Originally Posted by
stbloc
Do you realize the stock becomes worthless in chapter 11?
see above.
But, FWIW, unless - like most company execs - you have a sweet deal on ESOPs, I don’t recommend anyone keep much of their investment money in company stock (or even in the same industry). And even ESOP gains should be shifted to something more diversified as soon as feasible.
And the real problem is that as the debt matures, it must be refinanced at new rates, which for American are currently obscenely high. I know that people have the beak about stock buybacks, but for 2019 AA spent four times as much on paying off old bonds than they did on stock buybacks, which they largely did by selling new bonds using the equity of what they had just paid off for collateral. Except the $4+ Billion they refinanced in 2019 and what they will have to be refinancing in the future as it comes due, are bonds they sold at 3.5-4% interest then, while their most recent bond sale was around 12% interest.

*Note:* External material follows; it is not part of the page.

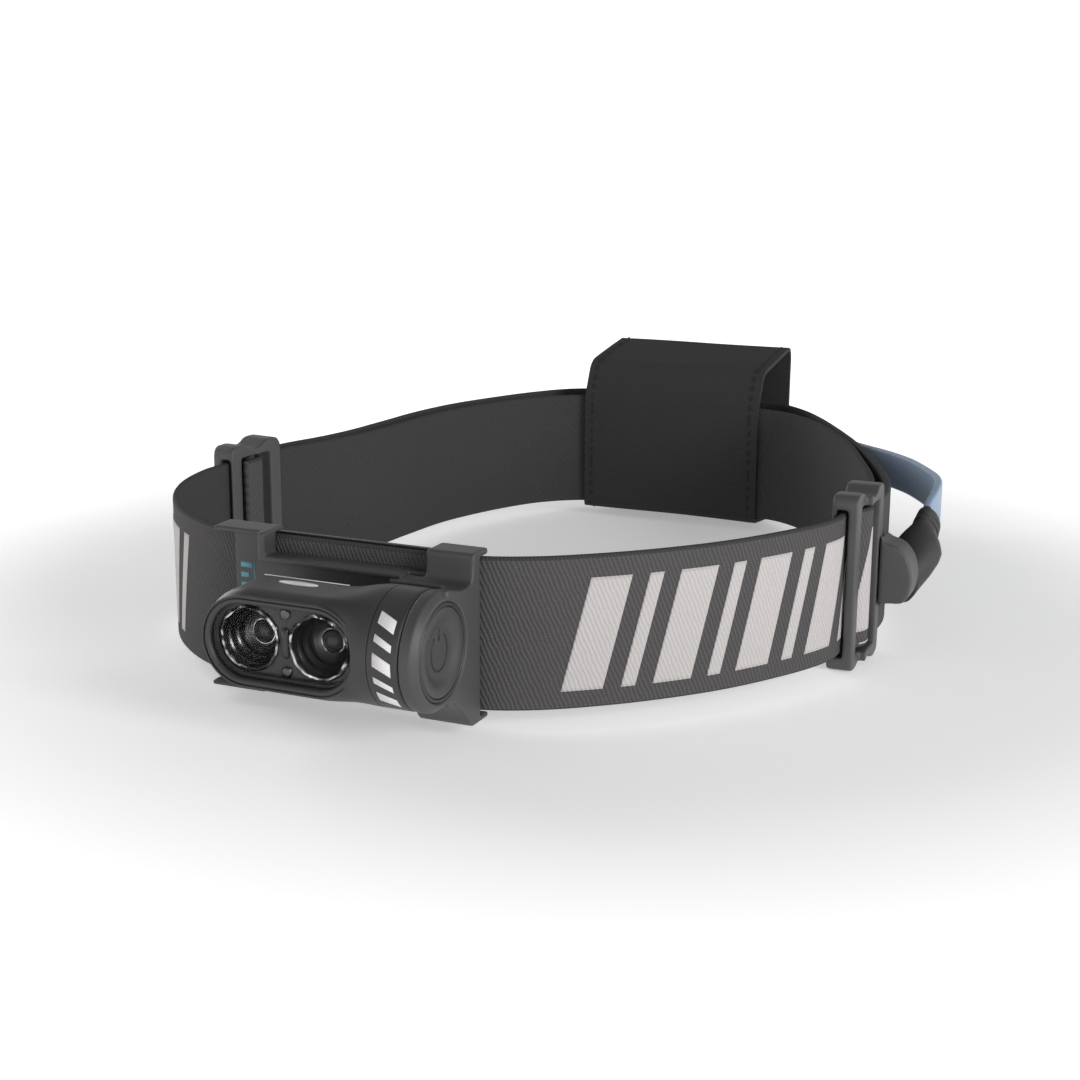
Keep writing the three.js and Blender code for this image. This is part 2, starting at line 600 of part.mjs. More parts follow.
/** Flat lead on the inner face of the front strap, from the lamp's bracket to the cable outlet. */
function bandLead() {
  const inside = -WEBBING / 2 - GAP - 0.45;
  const z0 = BAND_MID - 2;
  return piece("band_lead", rubber, band(FRONT_PATH, 0.9, z0, z0 + 4, inside, 30, 0.64, 0.93));
}

/** Outline of an adjuster's frame in (along, up): a humped rail above and below each bar. */
function sliderOutline() {
  const half = SLIDER_LENGTH / 2;
  const top = SLIDER_HEIGHT / 2;
  const dip = top - 1.7;
  const shape = new THREE.Shape();
  const corner = 2.6;
  const hump = half - 5;
  const fall = half - 7;
  shape.moveTo(-half, -top + corner);
  shape.quadraticCurveTo(-half, -top, -half + corner, -top);
  shape.lineTo(-hump, -top);
  shape.bezierCurveTo(-fall, -top, -fall, -dip, 0, -dip);
  shape.bezierCurveTo(fall, -dip, fall, -top, hump, -top);
  shape.lineTo(half - corner, -top);
  shape.quadraticCurveTo(half, -top, half, -top + corner);
  shape.lineTo(half, top - corner);
  shape.quadraticCurveTo(half, top, half - corner, top);
  shape.lineTo(hump, top);
  shape.bezierCurveTo(fall, top, fall, dip, 0, dip);
  shape.bezierCurveTo(-fall, dip, -fall, top, -hump, top);
  shape.lineTo(-half + corner, top);
  shape.quadraticCurveTo(-half, top, -half, top - corner);
  shape.closePath();
  return shape;
}

/** An adjuster about its own middle: along is +X towards the back of the band, outwards is -Y. */
function sliderBody() {
  const half = SLIDER_LENGTH / 2;
  const window = BAND_WIDTH / 2 + 0.8;
  const inner = 2.4;
  const outer = LAYER_SPREAD + 1.6;
  const frame = prismY(sliderOutline(), -outer, inner, 5);
  const opening = box(-half + SLIDER_BAR, half - SLIDER_BAR, -outer - 1, inner + 1, -window, window);
  const slot = box(-half - 1, 0, -WEBBING / 2 - 0.6, WEBBING / 2 + 0.6, -window, window);
  const slimFront = box(-half - 1, -half + SLIDER_BAR + 3, -outer - 1, -4, -40, 40);
  const pockets = [0, LAYER_SPREAD].map((spread) =>
    box(half - 3, half + 1, -spread - WEBBING / 2 - 0.4, -spread + WEBBING / 2 + 0.4, -window, window));
  const bar = box(-1.2, 1.2, -0.9, 0.9, -window - 1, window + 1);
  return frame.subtract(union([opening, slot, slimFront, ...pockets])).add(bar);
}

function placed(mesh, place, flip) {
  mesh.rotation.z = THREE.MathUtils.degToRad(place.turn + (flip ? 180 : 0));
  mesh.position.set(place.x, place.y, BAND_MID);
  return mesh;
}

function sliders() {
  const right = piece("slider_right", greyPlastic, sliderBody());
  const left = piece("slider_left", greyPlastic, sliderBody().mirror([0, 1, 0]));
  return [placed(right, SLIDER_RIGHT, false), placed(left, SLIDER_LEFT, true)];
}

/** Tongue that leads the cable out of the right adjuster. */
function cableOutlet() {
  const root = LAYER_SPREAD + 1.6 + GAP;
  const tip = -root - 8.2;
  const low = -8;
  const high = 7;
  const shape = new THREE.Shape();
  shape.moveTo(-root, low - 1.4);
  shape.lineTo(-root, high + 1.6);
  shape.quadraticCurveTo(-root - 0.8, high, -root - 3, high - 0.2);
  shape.bezierCurveTo(-root - 6, high - 1, tip, 2.5, tip, -1.5);
  shape.bezierCurveTo(tip, low + 2, tip + 1.5, low, -root - 5, low);
  shape.quadraticCurveTo(-root - 1, low, -root, low - 1.4);
  shape.closePath();
  const tongue = prismX(shape, 6, 15.5, 12);
  return placed(piece("cable_outlet", greyPlastic, tongue), SLIDER_RIGHT, false);
}

// ---- cable --------------------------------------------------------------------------------------

/** A path that keeps a flat section on its edge. */
class UprightPath extends THREE.CatmullRomCurve3 {
  computeFrenetFrames(segments) {
    const tangents = [];
    const normals = [];
    const binormals = [];
    for (let i = 0; i <= segments; i += 1) {
      const tangent = this.getTangentAt(i / segments);
      const up = Z.clone().addScaledVector(tangent, -tangent.z).normalize();
      tangents.push(tangent);
      binormals.push(up);
      normals.push(up.clone().cross(tangent));
    }
    return { tangents, normals, binormals };
  }
}

function batteryCable() {
  const path = new UprightPath(CABLE_PATH.map((p) => new THREE.Vector3(...p)), false, "centripetal");
  const t = CABLE_THICKNESS / 2;
  const w = CABLE_WIDTH / 2;
  const edge = 0.6;
  const section = [[t, -w + edge], [t, w - edge], [t - edge, w], [edge - t, w]];
  section.push([-t, w - edge], [-t, edge - w], [edge - t, -w], [t - edge, -w]);
  const shape = new THREE.Shape(section.map(([x, y]) => new THREE.Vector2(x, y)));
  const options = { steps: CABLE_STEPS, extrudePath: path, bevelEnabled: false };
  const geometry = new THREE.ExtrudeGeometry(shape, options);
  return piece("battery_cable", blueCable, solid(geometry));
}

/** Rubber strain relief: a swollen body that tapers to a ridged collar round the cable. */
function cableBoot() {
  const count = 20;
  const points = BOOT_SECTIONS.map(([along]) => new THREE.Vector2(1, along));
  points.unshift(new THREE.Vector2(0, BOOT_SECTIONS[0][0]));
  points.push(new THREE.Vector2(0, BOOT_LENGTH));
  const geometry = new THREE.LatheGeometry(points, count);
  const place = geometry.attributes.position;
  for (let i = 0; i < place.count; i += 1) {
    const section = BOOT_SECTIONS.find(([along]) => Math.abs(along - place.getY(i)) < 1e-3);
    place.setX(i, place.getX(i) * section[1]);
    place.setZ(i, place.getZ(i) * section[2]);
  }
  geometry.applyQuaternion(new THREE.Quaternion().setFromUnitVectors(Y, BOOT_AXIS));
  const foot = BOOT_TOP.clone().addScaledVector(BOOT_AXIS, -BOOT_LENGTH);
  const body = solid(geometry.translate(foot.x, foot.y, foot.z));
  return piece("cable_boot", rubber, body.intersect(box(60, 120, BOOT_FRONT, 60, 0, 80)));
}

function batteryPlug() {
  const [, y, z] = CABLE_PATH[CABLE_PATH.length - 1];
  const x1 = CABLE_PATH[CABLE_PATH.length - 1][0] - GAP;
  const body = prismX(rectangle(y - 2.6, y + 2.6, z - 6, z + 6, 1.6), BATTERY_X1 + GAP, x1, 5);
  const nose = box(BATTERY_X1 - 3, BATTERY_X1 + 1, y - 1.2, y + 1.2, z - 3.6, z + 3.6);
  return piece("battery_plug", rubber, body.add(nose));
}

// ---- sleeve and battery -------------------------------------------------------------------------

/** Side outline of the sleeve, anticlockwise in (y, z). */
function sleevePoints() {
  const m = BAND_MID;
  return [
    [101.3, m - 18.8], [120, m - 20.6], [135.4, 0], [136, m + 30], [134.4, m + 33],
    [108, m + 29], [105.4, m + 27.2], [101.4, m + 18.4],
  ];
}

function sleeve() {
  const outer = prismX(rounded(sleevePoints(), 1.6), SLEEVE_X0, SLEEVE_X1, 4);
  const inner = prismX(rounded(inset(sleevePoints(), SLEEVE_CLOTH), 1), SLEEVE_X0 - 1, SLEEVE_X1 + 1, 4);
  return piece("sleeve", sleeveCloth, outer.subtract(inner));
}

function sleeveClosure() {
  const strip = box(SLEEVE_X0 + 4, SLEEVE_X1 - 4, 109.5, 128, 0, 0.9);
  const slope = (4 / 26.4) * (180 / Math.PI);
  const top = strip.translate([0, -109.5, 0]).rotate([slope, 0, 0]);
  return piece("sleeve_closure", blackPlastic, top.translate([0, 110, BAND_MID + 26.6]));
}

function batteryForm(shrink) {
  const shape = rectangle(BATTERY_Y0 + shrink, BATTERY_Y1 - shrink, BAND_MID + BATTERY_Z0 + shrink,
    BAND_MID + BATTERY_Z1 - shrink, 3 - shrink);
  return prismX(shape, BATTERY_X0 + shrink, BATTERY_X1 - shrink, 6);
}

function socketPlace() {
  const [, y, z] = CABLE_PATH[CABLE_PATH.length - 1];
  return { y, z };
}

/** The battery's two half cases, parted across the middle of its thickness, with a mouth for the plug. */
function batteryCases() {
  const { y, z } = socketPlace();
  const mouth = box(BATTERY_X1 - 8, BATTERY_X1 + 1, y - 2.4, y + 2.4, z - 5, z + 5);
  const shell = batteryForm(0).subtract(batteryForm(BATTERY_WALL)).subtract(mouth);
  const near = box(-60, 60, 100, BATTERY_MID - GAP / 2, -10, 80);
  const far = box(-60, 60, BATTERY_MID + GAP / 2, 150, -10, 80);
  return [
    piece("battery_case_inner", blackPlastic, shell.intersect(near)),
    piece("battery_case_outer", blackPlastic, shell.intersect(far)),
  ];
}

function batteryCell() {
  const [z0, z1] = [BAND_MID + BATTERY_Z0 + 3, BAND_MID + BATTERY_Z1 - 3];
  const cell = prismX(rectangle(BATTERY_Y0 + 2, BATTERY_Y1 - 2, z0, z1, 2), BATTERY_X0 + 3, CELL_END, 4);
  return piece("battery_cell", cellFoil, cell);
}

/** Protection board on edge between the cell and the socket. */
function batteryBoard() {
  const { y, z } = socketPlace();
  const [z0, z1] = [BAND_MID + BATTERY_Z0 + 3, BAND_MID + BATTERY_Z1 - 3];
  const board = box(CELL_END + 1.8, CELL_END + 3, BATTERY_Y0 + 2, BATTERY_Y1 - 2, z0, z1);
  const chip = box(CELL_END + 2.9, CELL_END + 4.8, y - 2, y + 2, z - 3, z + 3);
  return piece("battery_board", boardGreen, board.add(chip));
}

function batterySocket() {
  const { y, z } = socketPlace();
  const seat = box(BATTERY_X1 - 5.5, BATTERY_X1 - 0.2, y - 2.1, y + 2.1, z - 4.7, z + 4.7);
  const bore = box(BATTERY_X1 - 3.8, BATTERY_X1 + 1, y - 1.5, y + 1.5, z - 3.9, z + 3.9);
  return piece("battery_socket", blackPlastic, seat.subtract(bore));
}

/** Flat ring round the cell, inside the joint between the half cases. */
function batterySeal() {
  const ringForm = (gap, half, corner) => {
    const [z0, z1] = [BAND_MID + BATTERY_Z0 + gap, BAND_MID + BATTERY_Z1 - gap];
    const outline = rectangle(BATTERY_X0 + gap, CELL_END + 3 - gap, z0, z1, corner);
    return prismY(outline, BATTERY_MID - half, BATTERY_MID + half, 4);
  };
  const width = 0.9;
  const outside = BATTERY_WALL + GAP;
  const ring = ringForm(outside, 0.5, 2).subtract(ringForm(outside + width, 1, 2 - width));
  return piece("battery_seal", rubber, ring);
}

// ---- the whole ----------------------------------------------------------------------------------

function lamp() {
  const [left, right] = reflectorPlaces();
  return [
    frontHousing(), rearHousing(), drumHousing(), lensWindow(), windowSeal(), bezel(),
    reflector("reflector_left", left), reflector("reflector_right", right),
    led("led_left", left), led("led_right", right), ledBoard(), heatSink(), controlBoard(),
    powerSwitch(), housingSeal(), ...housingScrews(),
  ];
}

const headlamp = new THREE.Group();
headlamp.position.set(-ORIGIN_X, -ORIGIN_Y, 0);
headlamp.add(...lamp(), powerButton(), bracket(), backingPlate(), frictionRing());
headlamp.add(...straps(), bandLead(), ...sliders());
headlamp.add(cableOutlet(), cableBoot(), batteryCable(), batteryPlug(), sleeve(), sleeveClosure());
headlamp.add(...batteryCases(), batteryCell(), batteryBoard(), batterySocket(), batterySeal());

export default headlamp;
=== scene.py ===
"""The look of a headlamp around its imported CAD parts.

The frame: -Y is the way the lamp shines, +Z is up, and the headband stands on z = 0. Lengths in this script
are in millimetres unless a name says otherwise. X and Y are laid out about the middle of the headband loop,
as in the CAD source, and at() moves them into the row frame, in metres.
"""

import math

import bmesh
import bpy
import numpy as np
from mathutils import Matrix, Vector


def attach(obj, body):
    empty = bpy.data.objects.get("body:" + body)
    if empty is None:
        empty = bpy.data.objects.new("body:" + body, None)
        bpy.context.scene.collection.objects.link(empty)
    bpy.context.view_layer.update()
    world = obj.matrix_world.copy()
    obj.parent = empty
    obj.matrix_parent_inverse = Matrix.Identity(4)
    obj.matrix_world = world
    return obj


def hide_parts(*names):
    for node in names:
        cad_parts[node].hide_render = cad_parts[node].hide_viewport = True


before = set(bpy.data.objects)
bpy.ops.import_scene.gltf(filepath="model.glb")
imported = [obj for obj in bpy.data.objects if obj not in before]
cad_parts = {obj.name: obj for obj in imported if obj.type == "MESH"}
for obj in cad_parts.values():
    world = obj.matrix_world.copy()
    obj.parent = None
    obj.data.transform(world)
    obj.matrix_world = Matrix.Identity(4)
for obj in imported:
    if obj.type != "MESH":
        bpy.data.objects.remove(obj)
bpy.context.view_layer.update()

MM = 0.001

# ---- dimensions of the CAD source -----------------------------------------------------------------

ORIGIN = (6.518, 3.241)
BAND_MID = 21.8
BAND_WIDTH = 35
WEBBING = 1.8

FRONT_PATH = [
    (-79.05, -31), (-79.5, -35.7), (-80.3, -45), (-76.5, -62), (-67.5, -77.5), (-55, -89.5), (-41, -96.6),
    (-25, -97.5), (-8, -97.5), (10, -97.4), (24, -96.2), (35, -91.4), (46, -83.3), (57, -73), (68, -60),
    (77, -45.5), (82.1, -34.8), (84, -27.6), (84.05, -22.3), (83.88, -17.5),
]
INNER_PATH = [
    (83.48, -6), (83.34, -2), (83, 6.2), (81.3, 15), (77.5, 27), (71.5, 42), (63, 62), (54, 77.5), (45, 90.5),
    (36.5, 98.8), (30, 102.5), (24.5, 103.9), (14, 104), (-8, 104), (-28, 104.1), (-35.3, 104),
    (-42, 100), (-49, 92.5), (-57, 77), (-63.5, 57), (-66, 38), (-67.8, 20), (-71.4, 5), (-75, -5),
    (-76.7, -10.3), (-77.6, -15.5), (-78, -19.5),
]
OUTER_PATH = [
    (87.68, -5.85), (87.54, -1.85), (87.1, 6.5), (85.4, 15), (82, 25.5), (76.5, 39), (69, 55), (61, 70),
    (52.5, 84.5), (44.5, 97), (36, 108), (26, 116.2), (14, 119.2), (-2, 119.4), (-18, 119.4), (-32, 118.8),
    (-44, 113.5), (-53, 102), (-60.5, 87), (-67, 70), (-70.5, 53), (-72, 36), (-73.8, 18), (-76.6, 5),
    (-79.6, -4), (-81.1, -10), (-81.8, -15.2), (-82.2, -19.1),
]
CABLE_PATH = [
    (95.55, 20.5, 29.45), (95.95, 24, 31.8), (95.6, 28.5, 32.9), (93.7, 34.5, 33.2), (90.6, 41, 33),
    (86.6, 48.5, 32.7), (81.6, 57, 32.3), (73, 68.6, 31.5), (64.8, 78.5, 30.6), (57.2, 88, 29.7),
    (50.6, 97.5, 28.8), (44.8, 107, 27.8), (40, 115.5, 27), (35.4, 122.6, 26.2), (31, 126.5, 25.6),
    (27.6, 127.3, 25.4), (24.6, 127.3, 25.4),
]
CABLE_WIDTH = 10
CABLE_THICKNESS = 2.1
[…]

And even so, they paid as much debt service on the interest in existing relatively low rate bonds in 2019 as they did in share buyback.
And with the rating agencies continuing to lower the rating on AA debt because used aircraft don’t have the value they did pre-COVID, it would be a mistake to think AA is anywhere near out of the woods yet. Right now they are like a person with a lot of credit card debt rolling it over to a new credit card that charges a higher rate. And they can’t NOT roll it over, because they don’t have the earnings or liquidity to stop.
At this point, watch the ratings agencies. If they start upgrading AA bonds, they are betting on recovery. If they keep downgrading them, it will get worse.